--- TASK TO COMPLETE ---
Using the records below, quote only the span that opens with the line containing "The FreeCAD and" and closes with the line containing "return hook.cut(bore)", exactly and inclusively.

Entries with model source code
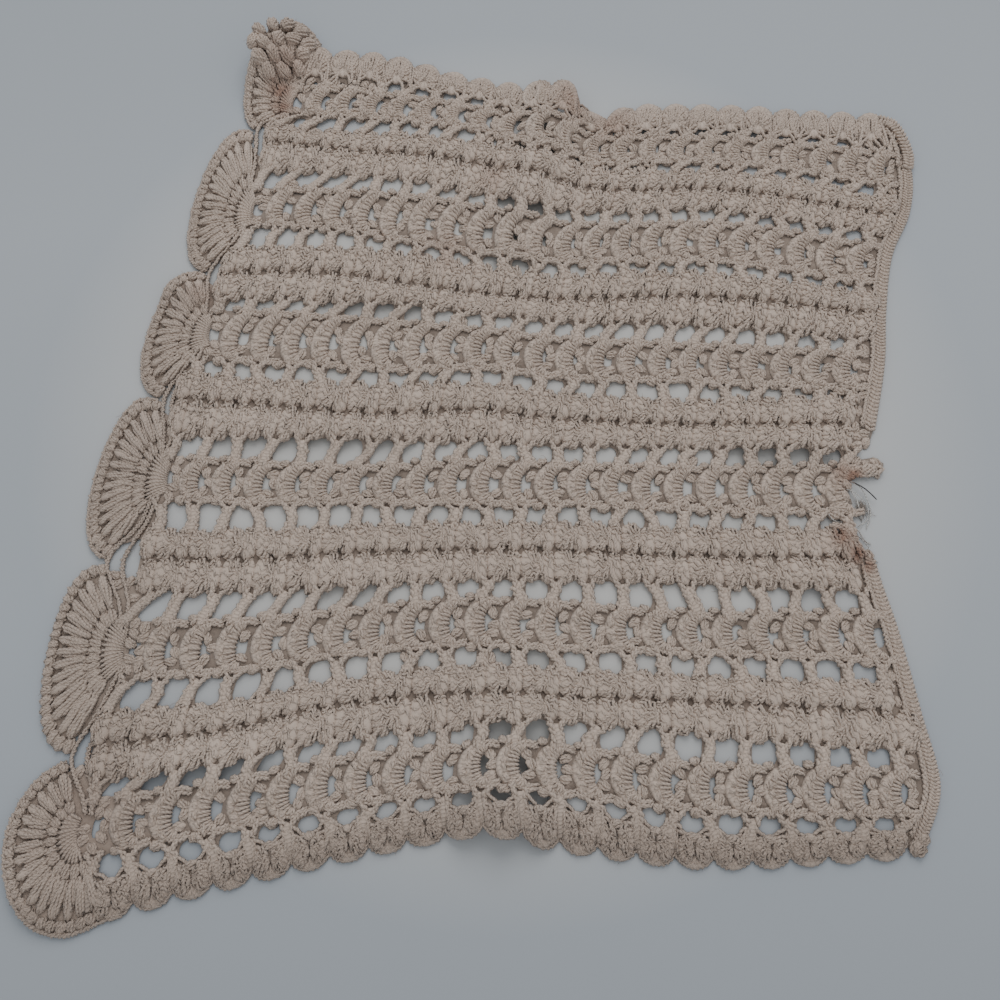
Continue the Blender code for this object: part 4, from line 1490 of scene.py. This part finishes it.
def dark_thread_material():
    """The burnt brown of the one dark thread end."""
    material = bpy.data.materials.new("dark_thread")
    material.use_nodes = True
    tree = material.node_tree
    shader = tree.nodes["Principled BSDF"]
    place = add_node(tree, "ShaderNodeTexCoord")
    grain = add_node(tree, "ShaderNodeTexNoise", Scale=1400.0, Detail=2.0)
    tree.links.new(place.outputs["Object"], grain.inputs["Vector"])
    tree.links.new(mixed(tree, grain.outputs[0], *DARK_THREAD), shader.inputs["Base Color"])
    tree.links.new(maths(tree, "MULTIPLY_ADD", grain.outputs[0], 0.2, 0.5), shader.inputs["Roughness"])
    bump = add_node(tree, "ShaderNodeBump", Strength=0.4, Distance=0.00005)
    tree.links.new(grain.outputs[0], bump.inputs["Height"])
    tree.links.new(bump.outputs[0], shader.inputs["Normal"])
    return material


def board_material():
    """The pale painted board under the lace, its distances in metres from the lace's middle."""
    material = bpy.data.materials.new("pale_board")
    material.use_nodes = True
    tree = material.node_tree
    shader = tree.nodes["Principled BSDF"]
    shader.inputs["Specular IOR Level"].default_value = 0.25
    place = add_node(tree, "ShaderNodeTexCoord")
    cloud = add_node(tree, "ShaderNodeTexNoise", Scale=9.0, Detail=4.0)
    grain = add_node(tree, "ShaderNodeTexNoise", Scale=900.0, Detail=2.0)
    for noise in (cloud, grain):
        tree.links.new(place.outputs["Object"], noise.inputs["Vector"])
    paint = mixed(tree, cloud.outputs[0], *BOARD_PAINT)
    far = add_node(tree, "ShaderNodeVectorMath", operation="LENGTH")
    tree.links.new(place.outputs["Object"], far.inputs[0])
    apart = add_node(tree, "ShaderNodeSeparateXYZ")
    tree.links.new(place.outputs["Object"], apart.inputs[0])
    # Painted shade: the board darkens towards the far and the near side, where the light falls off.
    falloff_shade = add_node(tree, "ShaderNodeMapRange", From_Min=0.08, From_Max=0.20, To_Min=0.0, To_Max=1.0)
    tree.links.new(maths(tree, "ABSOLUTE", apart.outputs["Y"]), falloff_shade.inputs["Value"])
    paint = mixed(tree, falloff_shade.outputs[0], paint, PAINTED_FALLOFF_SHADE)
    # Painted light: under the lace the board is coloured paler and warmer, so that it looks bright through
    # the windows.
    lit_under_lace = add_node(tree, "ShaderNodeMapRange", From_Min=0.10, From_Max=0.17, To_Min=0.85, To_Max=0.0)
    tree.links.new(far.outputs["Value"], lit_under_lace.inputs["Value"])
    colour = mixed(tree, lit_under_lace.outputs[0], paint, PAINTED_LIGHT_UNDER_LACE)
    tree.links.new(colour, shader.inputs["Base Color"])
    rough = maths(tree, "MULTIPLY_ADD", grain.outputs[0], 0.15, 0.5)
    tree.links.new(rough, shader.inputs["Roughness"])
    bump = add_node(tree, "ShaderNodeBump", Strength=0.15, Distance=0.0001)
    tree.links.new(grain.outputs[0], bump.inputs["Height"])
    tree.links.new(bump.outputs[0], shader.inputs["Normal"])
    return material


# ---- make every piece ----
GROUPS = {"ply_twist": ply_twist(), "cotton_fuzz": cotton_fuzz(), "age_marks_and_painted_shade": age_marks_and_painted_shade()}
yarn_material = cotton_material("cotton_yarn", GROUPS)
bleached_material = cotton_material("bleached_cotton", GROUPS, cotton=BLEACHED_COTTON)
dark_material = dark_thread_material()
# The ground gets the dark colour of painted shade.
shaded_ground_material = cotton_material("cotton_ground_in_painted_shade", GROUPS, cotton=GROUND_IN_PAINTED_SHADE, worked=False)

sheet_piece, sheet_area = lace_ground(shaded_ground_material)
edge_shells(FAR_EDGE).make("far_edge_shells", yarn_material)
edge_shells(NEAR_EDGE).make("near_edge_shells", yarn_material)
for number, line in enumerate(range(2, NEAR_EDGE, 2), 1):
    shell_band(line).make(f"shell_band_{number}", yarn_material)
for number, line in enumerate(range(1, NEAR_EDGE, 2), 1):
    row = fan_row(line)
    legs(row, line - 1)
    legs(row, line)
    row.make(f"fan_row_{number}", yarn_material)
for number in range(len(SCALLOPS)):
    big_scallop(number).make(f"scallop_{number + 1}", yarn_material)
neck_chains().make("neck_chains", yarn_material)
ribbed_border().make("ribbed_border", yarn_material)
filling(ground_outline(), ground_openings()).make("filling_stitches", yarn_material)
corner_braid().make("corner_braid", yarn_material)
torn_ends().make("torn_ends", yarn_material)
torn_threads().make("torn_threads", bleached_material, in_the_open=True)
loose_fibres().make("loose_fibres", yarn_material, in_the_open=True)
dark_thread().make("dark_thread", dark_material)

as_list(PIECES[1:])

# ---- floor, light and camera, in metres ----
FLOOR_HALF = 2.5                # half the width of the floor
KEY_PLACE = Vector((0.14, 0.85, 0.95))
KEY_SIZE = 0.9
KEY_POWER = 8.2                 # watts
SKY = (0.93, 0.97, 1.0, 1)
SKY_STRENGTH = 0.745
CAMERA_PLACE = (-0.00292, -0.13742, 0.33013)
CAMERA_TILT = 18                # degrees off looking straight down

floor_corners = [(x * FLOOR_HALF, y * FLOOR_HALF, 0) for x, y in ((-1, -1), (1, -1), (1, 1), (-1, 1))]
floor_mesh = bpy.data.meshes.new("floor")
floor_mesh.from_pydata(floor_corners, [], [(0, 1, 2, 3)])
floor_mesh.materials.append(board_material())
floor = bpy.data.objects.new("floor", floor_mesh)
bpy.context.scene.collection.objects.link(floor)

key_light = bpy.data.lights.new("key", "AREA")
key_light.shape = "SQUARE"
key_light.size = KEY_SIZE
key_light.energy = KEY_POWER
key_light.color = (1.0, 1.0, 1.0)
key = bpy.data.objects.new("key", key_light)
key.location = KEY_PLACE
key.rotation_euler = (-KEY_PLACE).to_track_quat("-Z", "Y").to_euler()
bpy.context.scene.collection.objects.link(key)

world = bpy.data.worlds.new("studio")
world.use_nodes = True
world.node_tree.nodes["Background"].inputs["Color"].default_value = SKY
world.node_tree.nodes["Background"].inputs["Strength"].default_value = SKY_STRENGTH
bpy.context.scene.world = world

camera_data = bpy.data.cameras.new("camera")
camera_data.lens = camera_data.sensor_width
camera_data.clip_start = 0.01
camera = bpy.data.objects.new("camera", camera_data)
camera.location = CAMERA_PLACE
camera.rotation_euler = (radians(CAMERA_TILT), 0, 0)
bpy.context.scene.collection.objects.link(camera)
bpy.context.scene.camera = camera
...
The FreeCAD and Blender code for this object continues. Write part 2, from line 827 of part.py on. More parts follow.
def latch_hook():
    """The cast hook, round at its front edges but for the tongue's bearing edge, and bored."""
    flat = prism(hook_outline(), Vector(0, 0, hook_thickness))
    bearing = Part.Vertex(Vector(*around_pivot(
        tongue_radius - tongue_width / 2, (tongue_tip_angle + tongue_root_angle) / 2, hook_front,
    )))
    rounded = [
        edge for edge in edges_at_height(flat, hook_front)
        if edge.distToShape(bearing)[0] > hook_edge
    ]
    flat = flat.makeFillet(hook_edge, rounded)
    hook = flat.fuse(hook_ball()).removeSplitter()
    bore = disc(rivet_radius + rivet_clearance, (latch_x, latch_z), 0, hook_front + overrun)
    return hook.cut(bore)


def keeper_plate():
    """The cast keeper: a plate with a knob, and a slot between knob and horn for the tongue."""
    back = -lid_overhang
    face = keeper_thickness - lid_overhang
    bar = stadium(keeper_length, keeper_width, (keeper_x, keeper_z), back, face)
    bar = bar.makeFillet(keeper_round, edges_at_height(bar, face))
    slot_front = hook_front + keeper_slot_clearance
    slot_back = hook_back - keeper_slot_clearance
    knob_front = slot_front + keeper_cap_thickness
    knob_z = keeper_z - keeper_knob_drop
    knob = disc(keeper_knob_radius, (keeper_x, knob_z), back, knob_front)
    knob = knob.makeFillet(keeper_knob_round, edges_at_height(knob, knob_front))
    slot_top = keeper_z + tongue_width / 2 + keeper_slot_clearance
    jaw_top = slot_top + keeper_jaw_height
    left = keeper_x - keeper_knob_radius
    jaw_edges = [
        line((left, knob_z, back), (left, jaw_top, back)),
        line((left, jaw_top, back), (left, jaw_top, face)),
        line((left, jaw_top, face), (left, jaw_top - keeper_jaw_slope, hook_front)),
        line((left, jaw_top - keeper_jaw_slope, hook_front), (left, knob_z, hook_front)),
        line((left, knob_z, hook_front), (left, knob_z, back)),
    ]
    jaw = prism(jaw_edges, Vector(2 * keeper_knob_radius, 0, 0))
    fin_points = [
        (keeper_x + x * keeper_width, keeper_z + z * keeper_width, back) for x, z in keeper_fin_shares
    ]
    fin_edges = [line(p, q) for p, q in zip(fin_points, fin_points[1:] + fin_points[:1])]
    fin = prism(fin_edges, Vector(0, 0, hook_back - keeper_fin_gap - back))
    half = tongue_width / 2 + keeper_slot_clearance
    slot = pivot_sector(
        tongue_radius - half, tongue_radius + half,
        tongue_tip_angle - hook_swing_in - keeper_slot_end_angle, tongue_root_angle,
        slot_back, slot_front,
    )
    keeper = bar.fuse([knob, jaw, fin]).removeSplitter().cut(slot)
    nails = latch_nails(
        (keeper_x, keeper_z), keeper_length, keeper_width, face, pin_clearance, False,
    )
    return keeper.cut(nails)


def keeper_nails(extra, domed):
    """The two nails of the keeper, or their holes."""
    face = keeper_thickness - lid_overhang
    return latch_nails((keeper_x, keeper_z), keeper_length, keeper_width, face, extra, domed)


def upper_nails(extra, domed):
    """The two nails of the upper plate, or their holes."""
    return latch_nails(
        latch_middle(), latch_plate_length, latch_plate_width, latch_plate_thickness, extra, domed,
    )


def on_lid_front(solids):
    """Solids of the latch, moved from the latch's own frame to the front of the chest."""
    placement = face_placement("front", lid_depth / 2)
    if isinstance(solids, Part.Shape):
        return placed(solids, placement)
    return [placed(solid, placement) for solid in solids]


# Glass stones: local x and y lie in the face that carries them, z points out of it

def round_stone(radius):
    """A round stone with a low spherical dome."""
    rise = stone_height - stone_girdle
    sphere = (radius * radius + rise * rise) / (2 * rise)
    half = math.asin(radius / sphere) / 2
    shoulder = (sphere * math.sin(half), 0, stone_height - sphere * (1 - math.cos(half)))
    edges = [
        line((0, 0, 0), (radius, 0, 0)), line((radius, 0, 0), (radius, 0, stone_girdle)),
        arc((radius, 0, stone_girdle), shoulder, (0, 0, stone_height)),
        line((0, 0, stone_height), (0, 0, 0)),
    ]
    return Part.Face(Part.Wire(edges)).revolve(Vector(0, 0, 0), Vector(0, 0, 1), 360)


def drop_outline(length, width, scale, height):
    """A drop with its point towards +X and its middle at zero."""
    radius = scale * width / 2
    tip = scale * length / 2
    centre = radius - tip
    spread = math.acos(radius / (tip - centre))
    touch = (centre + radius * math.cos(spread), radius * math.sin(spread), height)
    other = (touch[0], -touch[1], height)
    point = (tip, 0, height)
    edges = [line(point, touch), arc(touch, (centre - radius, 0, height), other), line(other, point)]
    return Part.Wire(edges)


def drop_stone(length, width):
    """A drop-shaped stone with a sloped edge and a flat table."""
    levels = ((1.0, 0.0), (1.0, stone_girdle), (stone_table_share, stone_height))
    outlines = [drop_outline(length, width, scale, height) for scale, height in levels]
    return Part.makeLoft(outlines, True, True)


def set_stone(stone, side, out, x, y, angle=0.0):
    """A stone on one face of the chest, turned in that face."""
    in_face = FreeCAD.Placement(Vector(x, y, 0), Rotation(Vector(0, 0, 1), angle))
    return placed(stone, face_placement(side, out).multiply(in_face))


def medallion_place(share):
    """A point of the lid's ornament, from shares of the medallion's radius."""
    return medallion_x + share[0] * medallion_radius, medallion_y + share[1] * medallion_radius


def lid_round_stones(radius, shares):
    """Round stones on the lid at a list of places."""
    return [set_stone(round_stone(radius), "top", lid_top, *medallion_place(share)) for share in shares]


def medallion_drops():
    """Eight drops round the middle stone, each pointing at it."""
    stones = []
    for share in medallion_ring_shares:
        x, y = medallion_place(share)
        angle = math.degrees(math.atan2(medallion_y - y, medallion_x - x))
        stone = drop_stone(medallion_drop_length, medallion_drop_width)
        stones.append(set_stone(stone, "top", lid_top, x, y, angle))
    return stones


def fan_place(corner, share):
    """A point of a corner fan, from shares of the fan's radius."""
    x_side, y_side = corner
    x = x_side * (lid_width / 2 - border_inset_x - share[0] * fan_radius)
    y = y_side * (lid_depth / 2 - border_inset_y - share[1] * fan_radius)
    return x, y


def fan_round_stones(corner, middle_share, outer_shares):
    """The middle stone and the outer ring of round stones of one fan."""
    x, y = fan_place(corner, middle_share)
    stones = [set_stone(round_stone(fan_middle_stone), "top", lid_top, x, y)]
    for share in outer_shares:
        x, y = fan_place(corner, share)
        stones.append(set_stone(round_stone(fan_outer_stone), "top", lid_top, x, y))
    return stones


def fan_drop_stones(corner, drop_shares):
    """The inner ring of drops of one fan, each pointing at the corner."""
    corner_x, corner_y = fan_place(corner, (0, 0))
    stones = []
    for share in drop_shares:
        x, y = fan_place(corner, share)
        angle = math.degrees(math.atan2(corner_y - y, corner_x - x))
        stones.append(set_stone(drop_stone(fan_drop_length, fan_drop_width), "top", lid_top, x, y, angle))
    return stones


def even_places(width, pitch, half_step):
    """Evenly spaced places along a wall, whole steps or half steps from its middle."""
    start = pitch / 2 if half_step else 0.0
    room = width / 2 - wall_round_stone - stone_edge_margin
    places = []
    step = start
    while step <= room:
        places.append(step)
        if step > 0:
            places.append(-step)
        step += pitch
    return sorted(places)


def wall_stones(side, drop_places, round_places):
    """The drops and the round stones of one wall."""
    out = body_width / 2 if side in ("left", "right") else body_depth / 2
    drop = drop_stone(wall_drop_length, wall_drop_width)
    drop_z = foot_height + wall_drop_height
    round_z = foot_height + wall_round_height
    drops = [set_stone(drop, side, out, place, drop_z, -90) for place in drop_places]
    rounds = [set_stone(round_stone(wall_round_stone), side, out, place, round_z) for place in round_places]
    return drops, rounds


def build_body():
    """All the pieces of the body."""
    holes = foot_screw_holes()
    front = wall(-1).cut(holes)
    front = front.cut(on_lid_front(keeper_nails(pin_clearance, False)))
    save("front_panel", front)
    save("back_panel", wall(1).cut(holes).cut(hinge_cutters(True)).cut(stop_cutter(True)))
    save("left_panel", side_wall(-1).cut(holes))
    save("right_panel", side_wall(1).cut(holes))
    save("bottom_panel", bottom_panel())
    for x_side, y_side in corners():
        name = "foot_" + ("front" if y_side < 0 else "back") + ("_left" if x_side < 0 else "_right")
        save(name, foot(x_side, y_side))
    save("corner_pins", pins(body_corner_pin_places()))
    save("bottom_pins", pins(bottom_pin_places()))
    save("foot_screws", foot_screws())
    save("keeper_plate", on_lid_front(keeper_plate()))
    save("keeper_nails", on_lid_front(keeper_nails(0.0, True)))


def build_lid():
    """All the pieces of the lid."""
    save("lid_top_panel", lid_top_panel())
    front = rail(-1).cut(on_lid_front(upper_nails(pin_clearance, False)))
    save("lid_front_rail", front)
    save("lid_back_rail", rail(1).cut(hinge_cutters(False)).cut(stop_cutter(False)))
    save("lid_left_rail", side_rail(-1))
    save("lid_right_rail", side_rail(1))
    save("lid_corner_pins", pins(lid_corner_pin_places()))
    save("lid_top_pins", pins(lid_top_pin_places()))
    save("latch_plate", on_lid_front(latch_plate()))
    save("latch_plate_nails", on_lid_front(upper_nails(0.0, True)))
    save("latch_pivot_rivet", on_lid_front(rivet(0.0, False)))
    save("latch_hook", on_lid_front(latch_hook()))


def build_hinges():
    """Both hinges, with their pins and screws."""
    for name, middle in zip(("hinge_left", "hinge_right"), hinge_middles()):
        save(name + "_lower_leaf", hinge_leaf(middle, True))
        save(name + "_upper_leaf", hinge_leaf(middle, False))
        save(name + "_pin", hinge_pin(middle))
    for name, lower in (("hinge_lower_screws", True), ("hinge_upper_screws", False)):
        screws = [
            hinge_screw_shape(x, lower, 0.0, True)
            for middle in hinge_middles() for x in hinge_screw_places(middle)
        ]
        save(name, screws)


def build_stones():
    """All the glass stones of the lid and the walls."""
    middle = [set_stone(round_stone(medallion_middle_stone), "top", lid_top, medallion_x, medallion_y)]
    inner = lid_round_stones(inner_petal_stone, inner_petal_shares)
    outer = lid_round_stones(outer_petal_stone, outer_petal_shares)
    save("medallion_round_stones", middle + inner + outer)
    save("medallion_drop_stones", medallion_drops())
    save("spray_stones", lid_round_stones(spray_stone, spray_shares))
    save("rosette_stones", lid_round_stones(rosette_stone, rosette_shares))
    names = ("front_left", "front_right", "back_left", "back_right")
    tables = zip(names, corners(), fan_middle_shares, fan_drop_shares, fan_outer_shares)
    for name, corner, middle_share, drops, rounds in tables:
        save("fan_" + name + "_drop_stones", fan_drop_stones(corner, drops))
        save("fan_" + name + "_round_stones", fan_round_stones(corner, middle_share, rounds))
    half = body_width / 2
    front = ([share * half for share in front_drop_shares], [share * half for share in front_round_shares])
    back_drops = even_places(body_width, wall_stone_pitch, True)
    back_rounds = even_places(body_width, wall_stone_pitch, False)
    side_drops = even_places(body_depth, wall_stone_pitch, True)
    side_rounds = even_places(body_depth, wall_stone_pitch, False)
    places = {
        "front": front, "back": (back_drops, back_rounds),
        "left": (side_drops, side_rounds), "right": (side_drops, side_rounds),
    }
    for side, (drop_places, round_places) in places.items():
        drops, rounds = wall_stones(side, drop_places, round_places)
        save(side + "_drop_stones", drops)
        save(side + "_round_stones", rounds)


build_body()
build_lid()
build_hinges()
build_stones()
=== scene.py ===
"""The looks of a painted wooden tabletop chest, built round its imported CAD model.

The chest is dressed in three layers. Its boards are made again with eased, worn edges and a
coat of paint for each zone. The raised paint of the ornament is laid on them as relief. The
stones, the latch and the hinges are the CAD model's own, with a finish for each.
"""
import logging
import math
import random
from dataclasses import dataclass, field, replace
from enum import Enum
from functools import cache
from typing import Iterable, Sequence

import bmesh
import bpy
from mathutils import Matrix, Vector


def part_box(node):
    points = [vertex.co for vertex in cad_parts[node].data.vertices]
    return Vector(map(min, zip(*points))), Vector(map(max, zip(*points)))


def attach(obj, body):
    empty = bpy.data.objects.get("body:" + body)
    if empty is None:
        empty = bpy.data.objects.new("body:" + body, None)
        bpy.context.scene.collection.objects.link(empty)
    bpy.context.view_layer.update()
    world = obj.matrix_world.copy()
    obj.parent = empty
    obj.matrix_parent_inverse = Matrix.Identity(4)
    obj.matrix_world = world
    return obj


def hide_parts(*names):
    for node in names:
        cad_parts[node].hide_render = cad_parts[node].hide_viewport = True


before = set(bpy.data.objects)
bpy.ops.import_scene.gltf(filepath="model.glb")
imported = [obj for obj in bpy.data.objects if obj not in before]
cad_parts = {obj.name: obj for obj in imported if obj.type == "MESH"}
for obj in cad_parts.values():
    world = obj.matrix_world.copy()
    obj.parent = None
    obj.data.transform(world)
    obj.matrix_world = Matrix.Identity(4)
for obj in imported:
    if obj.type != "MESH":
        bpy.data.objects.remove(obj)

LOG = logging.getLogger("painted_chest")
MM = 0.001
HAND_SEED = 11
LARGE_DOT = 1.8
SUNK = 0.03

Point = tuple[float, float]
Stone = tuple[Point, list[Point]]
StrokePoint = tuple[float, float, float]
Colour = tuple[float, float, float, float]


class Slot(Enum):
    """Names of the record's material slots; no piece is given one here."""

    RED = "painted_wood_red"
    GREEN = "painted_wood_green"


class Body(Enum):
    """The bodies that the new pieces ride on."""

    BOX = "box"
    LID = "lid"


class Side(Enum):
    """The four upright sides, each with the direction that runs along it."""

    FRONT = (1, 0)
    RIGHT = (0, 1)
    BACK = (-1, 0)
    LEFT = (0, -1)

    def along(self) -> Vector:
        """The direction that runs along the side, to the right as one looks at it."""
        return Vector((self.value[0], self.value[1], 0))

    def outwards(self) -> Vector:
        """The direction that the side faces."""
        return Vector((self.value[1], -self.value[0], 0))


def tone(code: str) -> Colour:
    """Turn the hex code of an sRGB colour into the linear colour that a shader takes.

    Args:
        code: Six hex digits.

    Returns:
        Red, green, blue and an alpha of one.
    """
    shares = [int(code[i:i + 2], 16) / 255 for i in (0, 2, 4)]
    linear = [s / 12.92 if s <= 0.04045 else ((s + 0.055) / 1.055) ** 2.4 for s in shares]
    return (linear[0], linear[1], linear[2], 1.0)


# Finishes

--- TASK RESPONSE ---
The FreeCAD and Blender code for this object continues. Write part 2, from line 827 of part.py on. More parts follow.
def latch_hook():
    """The cast hook, round at its front edges but for the tongue's bearing edge, and bored."""
    flat = prism(hook_outline(), Vector(0, 0, hook_thickness))
    bearing = Part.Vertex(Vector(*around_pivot(
        tongue_radius - tongue_width / 2, (tongue_tip_angle + tongue_root_angle) / 2, hook_front,
    )))
    rounded = [
        edge for edge in edges_at_height(flat, hook_front)
        if edge.distToShape(bearing)[0] > hook_edge
    ]
    flat = flat.makeFillet(hook_edge, rounded)
    hook = flat.fuse(hook_ball()).removeSplitter()
    bore = disc(rivet_radius + rivet_clearance, (latch_x, latch_z), 0, hook_front + overrun)
    return hook.cut(bore)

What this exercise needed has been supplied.